• Data:

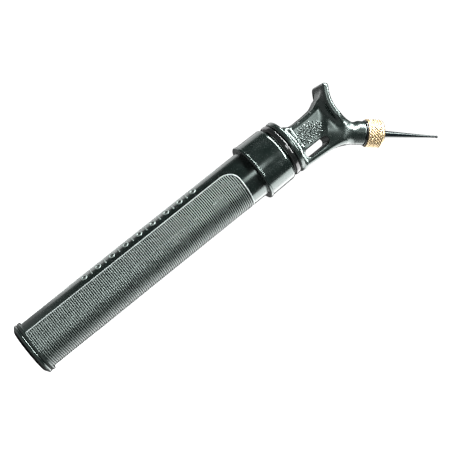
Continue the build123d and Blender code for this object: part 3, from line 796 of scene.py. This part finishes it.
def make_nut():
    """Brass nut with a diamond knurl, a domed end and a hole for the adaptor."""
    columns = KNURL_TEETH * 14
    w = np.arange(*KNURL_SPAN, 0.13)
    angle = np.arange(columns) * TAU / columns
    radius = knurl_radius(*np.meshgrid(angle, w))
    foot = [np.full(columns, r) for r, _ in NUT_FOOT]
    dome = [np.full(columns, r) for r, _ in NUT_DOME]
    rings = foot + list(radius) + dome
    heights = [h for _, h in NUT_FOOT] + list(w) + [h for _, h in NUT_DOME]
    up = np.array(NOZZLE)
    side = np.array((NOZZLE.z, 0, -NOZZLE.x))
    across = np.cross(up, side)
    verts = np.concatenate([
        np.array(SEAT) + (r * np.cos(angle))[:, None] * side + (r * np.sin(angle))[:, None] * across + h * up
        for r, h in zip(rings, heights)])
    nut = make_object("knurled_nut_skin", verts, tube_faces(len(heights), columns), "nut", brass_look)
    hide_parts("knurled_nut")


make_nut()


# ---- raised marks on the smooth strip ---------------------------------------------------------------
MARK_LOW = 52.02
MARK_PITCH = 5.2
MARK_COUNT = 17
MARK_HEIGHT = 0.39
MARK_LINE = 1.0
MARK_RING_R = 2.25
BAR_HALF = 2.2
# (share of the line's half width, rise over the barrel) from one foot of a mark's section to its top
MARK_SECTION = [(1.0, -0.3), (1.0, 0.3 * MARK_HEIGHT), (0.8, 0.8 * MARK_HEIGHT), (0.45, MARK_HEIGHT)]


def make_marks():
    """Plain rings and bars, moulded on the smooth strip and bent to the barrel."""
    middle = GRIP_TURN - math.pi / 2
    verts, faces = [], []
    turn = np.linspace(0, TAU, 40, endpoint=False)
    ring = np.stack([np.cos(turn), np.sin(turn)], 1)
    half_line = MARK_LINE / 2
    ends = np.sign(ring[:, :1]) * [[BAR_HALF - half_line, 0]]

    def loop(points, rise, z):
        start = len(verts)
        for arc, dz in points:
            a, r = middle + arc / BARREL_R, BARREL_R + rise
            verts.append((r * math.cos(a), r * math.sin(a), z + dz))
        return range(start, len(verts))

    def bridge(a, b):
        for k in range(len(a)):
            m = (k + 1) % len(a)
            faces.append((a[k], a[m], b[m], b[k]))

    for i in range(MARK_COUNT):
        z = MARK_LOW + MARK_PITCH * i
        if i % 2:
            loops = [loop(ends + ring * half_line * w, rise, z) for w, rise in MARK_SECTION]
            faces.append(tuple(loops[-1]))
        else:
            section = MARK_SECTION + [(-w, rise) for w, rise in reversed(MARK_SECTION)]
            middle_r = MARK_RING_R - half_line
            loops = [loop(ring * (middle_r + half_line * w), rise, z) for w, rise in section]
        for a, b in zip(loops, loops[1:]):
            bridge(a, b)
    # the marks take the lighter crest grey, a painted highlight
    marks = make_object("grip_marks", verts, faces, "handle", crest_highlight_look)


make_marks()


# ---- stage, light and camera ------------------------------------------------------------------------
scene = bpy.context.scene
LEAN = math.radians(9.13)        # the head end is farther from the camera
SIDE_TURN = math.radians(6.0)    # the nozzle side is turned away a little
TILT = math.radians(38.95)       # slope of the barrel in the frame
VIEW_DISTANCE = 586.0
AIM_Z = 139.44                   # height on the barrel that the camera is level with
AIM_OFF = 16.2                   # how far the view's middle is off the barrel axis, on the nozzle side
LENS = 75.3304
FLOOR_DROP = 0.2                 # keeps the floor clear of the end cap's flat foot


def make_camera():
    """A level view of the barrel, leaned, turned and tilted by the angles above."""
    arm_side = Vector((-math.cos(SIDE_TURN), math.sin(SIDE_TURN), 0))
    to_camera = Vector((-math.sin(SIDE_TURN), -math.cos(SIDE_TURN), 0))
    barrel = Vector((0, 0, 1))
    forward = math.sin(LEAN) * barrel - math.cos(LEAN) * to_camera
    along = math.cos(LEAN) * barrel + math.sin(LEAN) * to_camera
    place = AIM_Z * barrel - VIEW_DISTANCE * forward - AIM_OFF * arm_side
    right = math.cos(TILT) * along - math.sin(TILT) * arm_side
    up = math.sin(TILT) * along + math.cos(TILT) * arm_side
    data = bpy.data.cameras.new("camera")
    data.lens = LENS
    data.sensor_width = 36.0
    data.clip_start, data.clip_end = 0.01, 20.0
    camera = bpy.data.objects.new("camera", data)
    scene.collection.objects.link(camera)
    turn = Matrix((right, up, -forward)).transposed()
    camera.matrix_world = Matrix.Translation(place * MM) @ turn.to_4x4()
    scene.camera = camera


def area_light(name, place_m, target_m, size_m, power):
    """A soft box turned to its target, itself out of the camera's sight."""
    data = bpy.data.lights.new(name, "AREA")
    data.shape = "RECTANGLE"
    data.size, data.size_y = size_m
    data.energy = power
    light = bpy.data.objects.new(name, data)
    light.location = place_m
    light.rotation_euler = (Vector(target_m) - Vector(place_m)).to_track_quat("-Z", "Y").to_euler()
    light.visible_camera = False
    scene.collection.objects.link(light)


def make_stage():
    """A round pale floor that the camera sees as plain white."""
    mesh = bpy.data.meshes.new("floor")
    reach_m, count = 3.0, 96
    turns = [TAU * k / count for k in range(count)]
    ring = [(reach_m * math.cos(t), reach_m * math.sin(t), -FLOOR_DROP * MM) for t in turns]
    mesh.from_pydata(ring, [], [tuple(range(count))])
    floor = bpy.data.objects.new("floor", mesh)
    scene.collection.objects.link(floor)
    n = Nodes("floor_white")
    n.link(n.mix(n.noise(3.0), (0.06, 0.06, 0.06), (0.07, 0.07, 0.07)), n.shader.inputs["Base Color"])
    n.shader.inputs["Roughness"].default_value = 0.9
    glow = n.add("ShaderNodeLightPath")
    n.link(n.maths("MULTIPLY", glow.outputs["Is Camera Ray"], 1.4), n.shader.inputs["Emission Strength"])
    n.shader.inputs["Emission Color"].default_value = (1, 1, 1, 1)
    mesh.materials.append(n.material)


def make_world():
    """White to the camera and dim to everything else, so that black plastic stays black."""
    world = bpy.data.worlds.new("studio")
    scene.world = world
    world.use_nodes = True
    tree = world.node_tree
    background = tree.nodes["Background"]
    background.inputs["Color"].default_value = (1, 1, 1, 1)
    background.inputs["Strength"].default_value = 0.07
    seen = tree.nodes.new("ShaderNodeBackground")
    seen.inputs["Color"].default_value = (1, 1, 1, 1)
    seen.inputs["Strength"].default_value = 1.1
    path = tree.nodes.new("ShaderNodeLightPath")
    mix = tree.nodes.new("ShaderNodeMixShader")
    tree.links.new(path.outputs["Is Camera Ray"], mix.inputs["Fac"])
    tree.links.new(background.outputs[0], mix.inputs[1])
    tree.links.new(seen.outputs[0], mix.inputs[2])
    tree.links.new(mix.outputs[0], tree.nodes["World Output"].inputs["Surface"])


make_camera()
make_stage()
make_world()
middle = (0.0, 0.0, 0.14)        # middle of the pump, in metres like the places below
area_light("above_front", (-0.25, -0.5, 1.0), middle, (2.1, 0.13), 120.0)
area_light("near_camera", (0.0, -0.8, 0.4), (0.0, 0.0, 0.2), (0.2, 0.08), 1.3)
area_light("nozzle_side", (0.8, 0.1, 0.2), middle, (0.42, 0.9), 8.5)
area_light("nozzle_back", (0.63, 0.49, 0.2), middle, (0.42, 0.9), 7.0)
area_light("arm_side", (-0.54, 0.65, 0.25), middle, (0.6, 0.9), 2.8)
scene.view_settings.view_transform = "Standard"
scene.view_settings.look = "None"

• Given exercise: List each line holding the string "scene".

• Response to the exercise:
Continue the build123d and Blender code for this object: part 3, from line 796 of scene.py. This part finishes it.
scene = bpy.context.scene
    scene.collection.objects.link(camera)
    scene.camera = camera
    scene.collection.objects.link(light)
    scene.collection.objects.link(floor)
    scene.world = world
scene.view_settings.view_transform = "Standard"
scene.view_settings.look = "None"